[THE EXERCISE]
Each line from the start of the entries through the line that contains "the floor, the" should be output exactly, please.

::::::

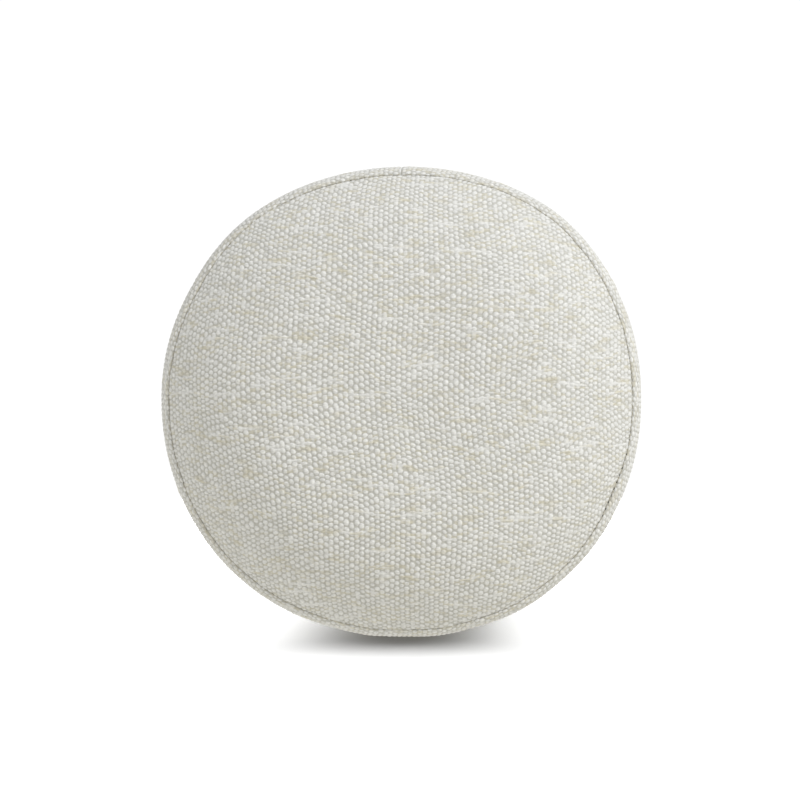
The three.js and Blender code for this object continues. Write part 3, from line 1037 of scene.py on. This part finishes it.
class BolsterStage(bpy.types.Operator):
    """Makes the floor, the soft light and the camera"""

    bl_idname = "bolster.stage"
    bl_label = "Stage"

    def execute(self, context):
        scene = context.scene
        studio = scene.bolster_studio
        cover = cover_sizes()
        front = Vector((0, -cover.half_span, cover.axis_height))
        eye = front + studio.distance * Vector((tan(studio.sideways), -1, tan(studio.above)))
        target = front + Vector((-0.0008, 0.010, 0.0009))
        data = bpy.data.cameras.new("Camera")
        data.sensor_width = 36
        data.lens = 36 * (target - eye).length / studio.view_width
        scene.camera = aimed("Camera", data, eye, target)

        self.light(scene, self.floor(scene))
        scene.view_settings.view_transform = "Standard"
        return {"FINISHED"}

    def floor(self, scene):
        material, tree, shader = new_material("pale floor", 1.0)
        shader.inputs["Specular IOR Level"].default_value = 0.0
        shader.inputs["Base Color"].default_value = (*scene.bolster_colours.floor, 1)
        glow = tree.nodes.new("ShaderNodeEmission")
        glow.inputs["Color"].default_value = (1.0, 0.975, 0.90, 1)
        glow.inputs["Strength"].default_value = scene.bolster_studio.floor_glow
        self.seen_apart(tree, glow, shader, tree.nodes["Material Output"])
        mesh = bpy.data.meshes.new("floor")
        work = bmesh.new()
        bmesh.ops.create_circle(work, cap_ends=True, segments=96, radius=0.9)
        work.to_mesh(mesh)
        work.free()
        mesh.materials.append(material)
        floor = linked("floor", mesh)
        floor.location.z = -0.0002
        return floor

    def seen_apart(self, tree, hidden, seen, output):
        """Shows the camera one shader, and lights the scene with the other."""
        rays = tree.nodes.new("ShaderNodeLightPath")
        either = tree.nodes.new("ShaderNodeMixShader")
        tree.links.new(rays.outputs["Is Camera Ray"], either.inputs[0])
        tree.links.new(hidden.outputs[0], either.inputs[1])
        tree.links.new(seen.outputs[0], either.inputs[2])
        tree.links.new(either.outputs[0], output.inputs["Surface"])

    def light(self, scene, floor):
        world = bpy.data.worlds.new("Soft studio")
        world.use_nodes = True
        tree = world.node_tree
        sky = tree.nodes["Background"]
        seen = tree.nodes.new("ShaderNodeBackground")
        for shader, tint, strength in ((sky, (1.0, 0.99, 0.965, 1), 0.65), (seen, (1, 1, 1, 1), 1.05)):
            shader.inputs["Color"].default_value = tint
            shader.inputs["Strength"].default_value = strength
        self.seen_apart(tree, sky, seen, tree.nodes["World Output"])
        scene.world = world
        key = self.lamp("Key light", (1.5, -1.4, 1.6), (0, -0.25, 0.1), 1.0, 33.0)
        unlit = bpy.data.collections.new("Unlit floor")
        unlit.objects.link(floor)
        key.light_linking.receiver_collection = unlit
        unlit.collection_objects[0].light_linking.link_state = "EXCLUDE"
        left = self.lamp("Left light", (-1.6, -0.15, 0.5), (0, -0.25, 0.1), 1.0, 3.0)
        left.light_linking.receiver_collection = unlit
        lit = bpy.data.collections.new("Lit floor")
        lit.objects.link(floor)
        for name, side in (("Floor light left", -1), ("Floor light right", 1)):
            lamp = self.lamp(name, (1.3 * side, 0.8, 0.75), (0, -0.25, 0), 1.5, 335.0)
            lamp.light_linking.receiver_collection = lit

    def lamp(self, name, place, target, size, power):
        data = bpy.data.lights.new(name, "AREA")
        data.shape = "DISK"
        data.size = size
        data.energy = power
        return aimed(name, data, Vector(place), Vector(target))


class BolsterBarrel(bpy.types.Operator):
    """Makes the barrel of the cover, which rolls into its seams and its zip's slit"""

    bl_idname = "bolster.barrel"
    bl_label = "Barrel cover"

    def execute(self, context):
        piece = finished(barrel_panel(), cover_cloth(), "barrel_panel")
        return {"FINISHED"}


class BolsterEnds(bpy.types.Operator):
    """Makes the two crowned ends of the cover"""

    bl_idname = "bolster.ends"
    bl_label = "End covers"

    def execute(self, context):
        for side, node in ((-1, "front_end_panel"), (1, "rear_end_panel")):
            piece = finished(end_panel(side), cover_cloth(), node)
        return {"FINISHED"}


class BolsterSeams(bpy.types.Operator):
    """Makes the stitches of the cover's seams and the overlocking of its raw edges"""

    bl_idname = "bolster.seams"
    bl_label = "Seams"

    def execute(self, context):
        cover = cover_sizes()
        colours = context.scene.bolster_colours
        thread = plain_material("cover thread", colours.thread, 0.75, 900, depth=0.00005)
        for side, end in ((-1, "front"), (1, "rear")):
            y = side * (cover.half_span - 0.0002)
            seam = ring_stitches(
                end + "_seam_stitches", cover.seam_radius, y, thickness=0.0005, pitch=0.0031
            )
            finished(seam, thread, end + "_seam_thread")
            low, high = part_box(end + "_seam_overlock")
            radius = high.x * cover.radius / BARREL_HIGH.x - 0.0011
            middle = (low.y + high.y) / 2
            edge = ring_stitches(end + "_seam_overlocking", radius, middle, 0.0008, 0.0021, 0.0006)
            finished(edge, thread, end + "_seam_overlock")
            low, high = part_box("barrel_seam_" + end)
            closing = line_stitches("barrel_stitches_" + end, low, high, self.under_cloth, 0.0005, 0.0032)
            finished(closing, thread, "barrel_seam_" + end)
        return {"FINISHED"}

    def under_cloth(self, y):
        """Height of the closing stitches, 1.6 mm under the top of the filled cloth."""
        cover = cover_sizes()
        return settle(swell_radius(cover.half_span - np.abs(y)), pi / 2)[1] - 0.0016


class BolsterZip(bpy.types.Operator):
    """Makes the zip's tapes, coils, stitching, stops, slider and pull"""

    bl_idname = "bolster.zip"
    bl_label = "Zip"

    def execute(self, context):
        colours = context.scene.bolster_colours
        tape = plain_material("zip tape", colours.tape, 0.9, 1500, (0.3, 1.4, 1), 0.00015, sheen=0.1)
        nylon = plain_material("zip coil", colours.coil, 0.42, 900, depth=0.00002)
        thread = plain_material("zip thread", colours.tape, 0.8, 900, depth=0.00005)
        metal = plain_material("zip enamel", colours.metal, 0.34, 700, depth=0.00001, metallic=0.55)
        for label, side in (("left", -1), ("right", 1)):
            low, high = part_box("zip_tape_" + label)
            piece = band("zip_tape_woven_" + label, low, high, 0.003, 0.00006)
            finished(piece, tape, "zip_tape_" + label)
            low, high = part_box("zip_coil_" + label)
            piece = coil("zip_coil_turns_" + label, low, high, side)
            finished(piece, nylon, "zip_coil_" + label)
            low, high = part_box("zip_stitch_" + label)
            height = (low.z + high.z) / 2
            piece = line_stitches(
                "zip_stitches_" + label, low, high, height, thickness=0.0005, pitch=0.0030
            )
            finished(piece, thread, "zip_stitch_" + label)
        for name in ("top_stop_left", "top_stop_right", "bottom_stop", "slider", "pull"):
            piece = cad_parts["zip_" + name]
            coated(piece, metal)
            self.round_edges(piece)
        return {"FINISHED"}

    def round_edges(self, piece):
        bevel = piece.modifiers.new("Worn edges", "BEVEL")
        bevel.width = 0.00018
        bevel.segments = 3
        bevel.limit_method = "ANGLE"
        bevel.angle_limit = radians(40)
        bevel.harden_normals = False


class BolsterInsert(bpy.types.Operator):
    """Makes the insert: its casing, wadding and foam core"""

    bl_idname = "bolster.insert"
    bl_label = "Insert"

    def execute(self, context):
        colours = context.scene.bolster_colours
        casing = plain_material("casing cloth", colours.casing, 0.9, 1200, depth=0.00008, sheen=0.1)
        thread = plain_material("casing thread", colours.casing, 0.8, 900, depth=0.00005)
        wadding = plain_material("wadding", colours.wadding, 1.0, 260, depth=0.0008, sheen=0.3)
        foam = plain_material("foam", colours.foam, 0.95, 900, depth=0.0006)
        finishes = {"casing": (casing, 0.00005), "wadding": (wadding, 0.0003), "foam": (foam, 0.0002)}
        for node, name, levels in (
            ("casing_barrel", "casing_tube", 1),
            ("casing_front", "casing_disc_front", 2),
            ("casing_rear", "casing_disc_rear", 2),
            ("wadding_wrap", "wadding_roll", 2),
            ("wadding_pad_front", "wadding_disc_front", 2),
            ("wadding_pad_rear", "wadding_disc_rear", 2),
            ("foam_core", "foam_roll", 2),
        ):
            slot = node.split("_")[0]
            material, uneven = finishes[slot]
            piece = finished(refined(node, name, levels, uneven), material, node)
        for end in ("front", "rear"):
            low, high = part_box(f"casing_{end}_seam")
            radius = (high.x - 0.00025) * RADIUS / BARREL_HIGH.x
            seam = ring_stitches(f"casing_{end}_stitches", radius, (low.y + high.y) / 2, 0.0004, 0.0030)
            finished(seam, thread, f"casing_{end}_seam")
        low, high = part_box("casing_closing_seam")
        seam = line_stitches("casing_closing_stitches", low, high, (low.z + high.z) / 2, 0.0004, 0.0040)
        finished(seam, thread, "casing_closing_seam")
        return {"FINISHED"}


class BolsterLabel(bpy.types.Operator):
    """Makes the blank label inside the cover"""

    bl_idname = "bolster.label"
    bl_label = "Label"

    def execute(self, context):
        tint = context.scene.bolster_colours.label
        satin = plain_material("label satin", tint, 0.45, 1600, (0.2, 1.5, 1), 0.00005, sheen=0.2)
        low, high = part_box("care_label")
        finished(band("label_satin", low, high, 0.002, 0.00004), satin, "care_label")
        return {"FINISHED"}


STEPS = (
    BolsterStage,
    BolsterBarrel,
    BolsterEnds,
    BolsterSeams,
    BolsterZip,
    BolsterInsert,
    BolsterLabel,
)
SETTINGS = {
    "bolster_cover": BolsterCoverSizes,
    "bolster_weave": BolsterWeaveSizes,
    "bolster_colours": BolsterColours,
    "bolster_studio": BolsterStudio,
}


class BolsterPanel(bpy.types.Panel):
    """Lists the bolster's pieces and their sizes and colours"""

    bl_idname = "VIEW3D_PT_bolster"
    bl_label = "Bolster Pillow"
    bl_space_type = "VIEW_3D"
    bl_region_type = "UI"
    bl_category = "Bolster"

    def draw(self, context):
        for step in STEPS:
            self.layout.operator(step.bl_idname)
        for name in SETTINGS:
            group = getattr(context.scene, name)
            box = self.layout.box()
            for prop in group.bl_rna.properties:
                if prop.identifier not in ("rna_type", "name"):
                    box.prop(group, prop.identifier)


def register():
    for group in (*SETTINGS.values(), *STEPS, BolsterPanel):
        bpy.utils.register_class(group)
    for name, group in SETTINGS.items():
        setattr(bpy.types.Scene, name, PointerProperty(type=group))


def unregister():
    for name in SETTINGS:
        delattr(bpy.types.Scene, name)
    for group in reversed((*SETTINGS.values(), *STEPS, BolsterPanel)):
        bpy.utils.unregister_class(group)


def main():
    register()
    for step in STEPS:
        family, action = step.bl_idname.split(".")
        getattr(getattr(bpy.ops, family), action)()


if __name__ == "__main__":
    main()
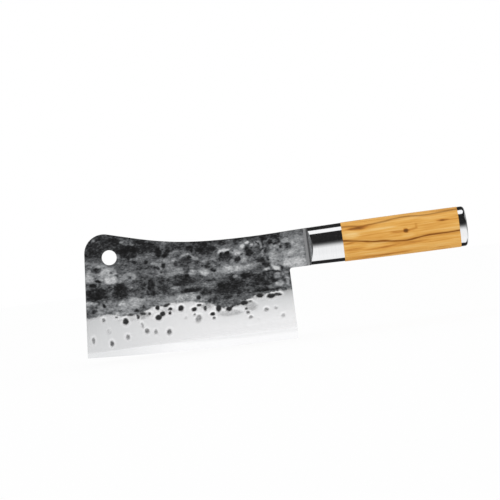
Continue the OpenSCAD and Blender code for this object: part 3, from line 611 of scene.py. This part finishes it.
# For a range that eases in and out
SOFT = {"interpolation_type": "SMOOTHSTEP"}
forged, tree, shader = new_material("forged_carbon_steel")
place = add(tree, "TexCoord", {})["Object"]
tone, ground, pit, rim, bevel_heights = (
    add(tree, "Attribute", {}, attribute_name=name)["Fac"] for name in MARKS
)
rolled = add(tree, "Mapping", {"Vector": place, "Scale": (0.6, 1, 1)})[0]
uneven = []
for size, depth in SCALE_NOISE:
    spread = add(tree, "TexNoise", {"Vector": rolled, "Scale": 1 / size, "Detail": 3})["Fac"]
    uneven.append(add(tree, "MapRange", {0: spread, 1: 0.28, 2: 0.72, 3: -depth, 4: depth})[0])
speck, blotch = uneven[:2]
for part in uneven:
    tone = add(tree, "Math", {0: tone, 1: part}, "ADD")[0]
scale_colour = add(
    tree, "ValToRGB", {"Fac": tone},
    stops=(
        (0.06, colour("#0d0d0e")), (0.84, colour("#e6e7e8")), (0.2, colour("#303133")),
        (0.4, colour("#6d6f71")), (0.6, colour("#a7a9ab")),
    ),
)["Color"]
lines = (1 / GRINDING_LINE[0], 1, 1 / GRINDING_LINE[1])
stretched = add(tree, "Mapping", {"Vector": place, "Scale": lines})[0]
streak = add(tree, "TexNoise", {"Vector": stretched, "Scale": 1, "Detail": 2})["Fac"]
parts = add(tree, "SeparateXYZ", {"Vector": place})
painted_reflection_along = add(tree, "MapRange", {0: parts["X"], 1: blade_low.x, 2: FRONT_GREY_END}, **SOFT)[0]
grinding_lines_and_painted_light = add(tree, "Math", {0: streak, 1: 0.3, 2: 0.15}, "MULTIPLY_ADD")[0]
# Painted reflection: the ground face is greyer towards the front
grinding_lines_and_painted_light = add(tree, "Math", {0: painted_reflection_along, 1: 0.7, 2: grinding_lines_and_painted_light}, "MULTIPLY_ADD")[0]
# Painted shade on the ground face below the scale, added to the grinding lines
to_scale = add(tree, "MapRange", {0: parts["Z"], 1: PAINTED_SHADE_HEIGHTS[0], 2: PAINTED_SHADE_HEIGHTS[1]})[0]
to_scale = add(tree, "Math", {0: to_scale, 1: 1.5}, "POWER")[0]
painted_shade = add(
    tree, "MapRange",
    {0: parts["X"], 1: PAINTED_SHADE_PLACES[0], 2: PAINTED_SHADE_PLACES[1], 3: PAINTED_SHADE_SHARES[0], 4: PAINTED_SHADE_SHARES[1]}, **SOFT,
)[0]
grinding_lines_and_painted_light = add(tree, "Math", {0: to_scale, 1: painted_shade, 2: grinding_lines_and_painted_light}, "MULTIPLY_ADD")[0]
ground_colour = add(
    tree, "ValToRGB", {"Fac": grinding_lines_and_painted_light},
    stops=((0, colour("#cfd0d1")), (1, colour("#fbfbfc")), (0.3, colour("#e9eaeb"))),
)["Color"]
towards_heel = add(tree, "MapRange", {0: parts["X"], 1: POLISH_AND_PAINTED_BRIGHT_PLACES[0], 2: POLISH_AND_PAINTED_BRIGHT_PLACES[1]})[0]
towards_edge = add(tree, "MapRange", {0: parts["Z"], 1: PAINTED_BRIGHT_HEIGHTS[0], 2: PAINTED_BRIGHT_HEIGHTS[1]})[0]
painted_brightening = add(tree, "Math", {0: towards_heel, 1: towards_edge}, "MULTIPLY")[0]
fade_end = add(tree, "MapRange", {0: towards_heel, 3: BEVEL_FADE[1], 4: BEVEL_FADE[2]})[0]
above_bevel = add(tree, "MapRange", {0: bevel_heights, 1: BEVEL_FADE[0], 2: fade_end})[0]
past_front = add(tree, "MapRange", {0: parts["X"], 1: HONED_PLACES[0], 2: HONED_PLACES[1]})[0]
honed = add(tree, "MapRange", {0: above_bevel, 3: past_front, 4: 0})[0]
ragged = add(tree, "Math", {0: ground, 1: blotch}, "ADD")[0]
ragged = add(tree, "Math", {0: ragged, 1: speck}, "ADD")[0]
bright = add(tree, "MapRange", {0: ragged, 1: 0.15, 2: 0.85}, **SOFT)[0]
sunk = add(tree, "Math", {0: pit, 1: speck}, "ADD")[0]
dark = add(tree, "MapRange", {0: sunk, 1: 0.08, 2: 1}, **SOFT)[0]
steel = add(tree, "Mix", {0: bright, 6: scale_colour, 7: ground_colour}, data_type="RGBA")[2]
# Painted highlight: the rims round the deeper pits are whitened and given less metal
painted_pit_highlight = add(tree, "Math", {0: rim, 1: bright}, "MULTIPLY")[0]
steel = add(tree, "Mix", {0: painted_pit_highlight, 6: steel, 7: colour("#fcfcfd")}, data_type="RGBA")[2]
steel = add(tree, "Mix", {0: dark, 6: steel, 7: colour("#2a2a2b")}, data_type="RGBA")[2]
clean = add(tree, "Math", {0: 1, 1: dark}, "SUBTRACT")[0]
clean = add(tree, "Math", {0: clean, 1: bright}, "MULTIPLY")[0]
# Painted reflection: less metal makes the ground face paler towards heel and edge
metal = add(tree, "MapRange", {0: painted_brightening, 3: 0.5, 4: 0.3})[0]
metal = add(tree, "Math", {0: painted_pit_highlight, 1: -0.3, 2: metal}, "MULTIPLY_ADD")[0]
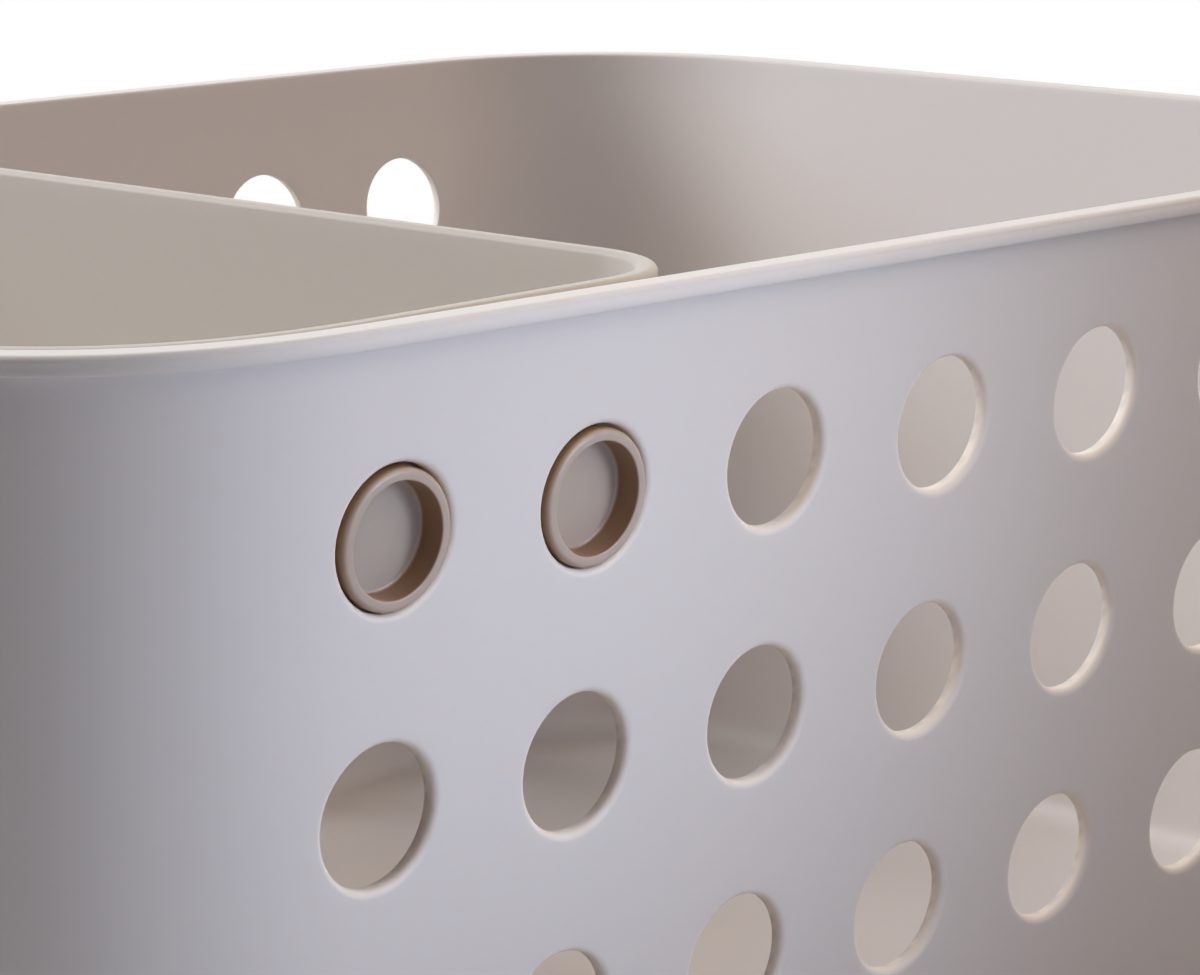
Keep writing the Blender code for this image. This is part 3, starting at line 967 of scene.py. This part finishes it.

::::::

[FINAL RESULT]
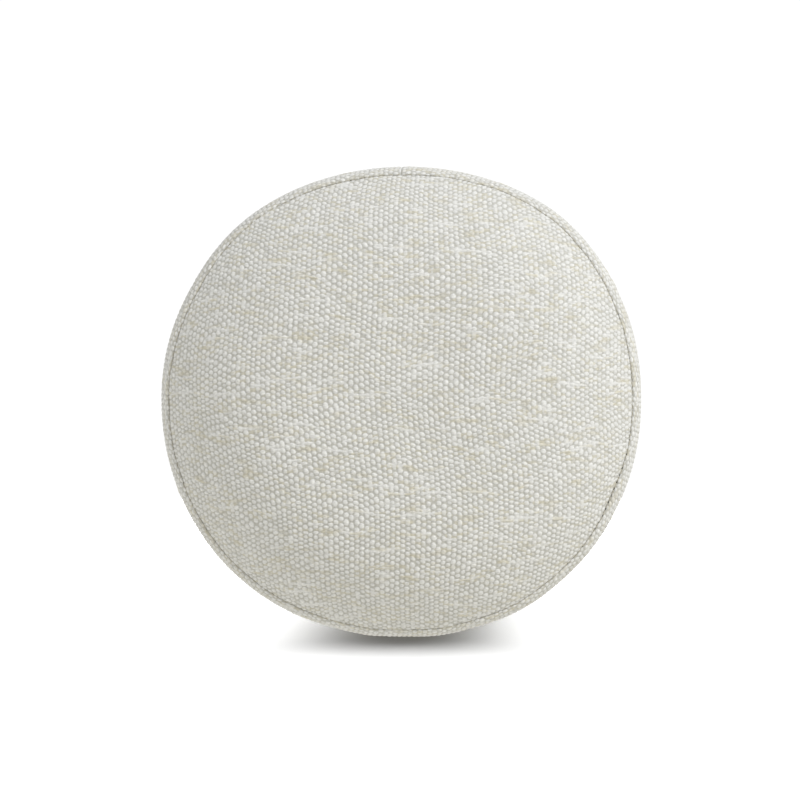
The three.js and Blender code for this object continues. Write part 3, from line 1037 of scene.py on. This part finishes it.
class BolsterStage(bpy.types.Operator):
    """Makes the floor, the soft light and the camera"""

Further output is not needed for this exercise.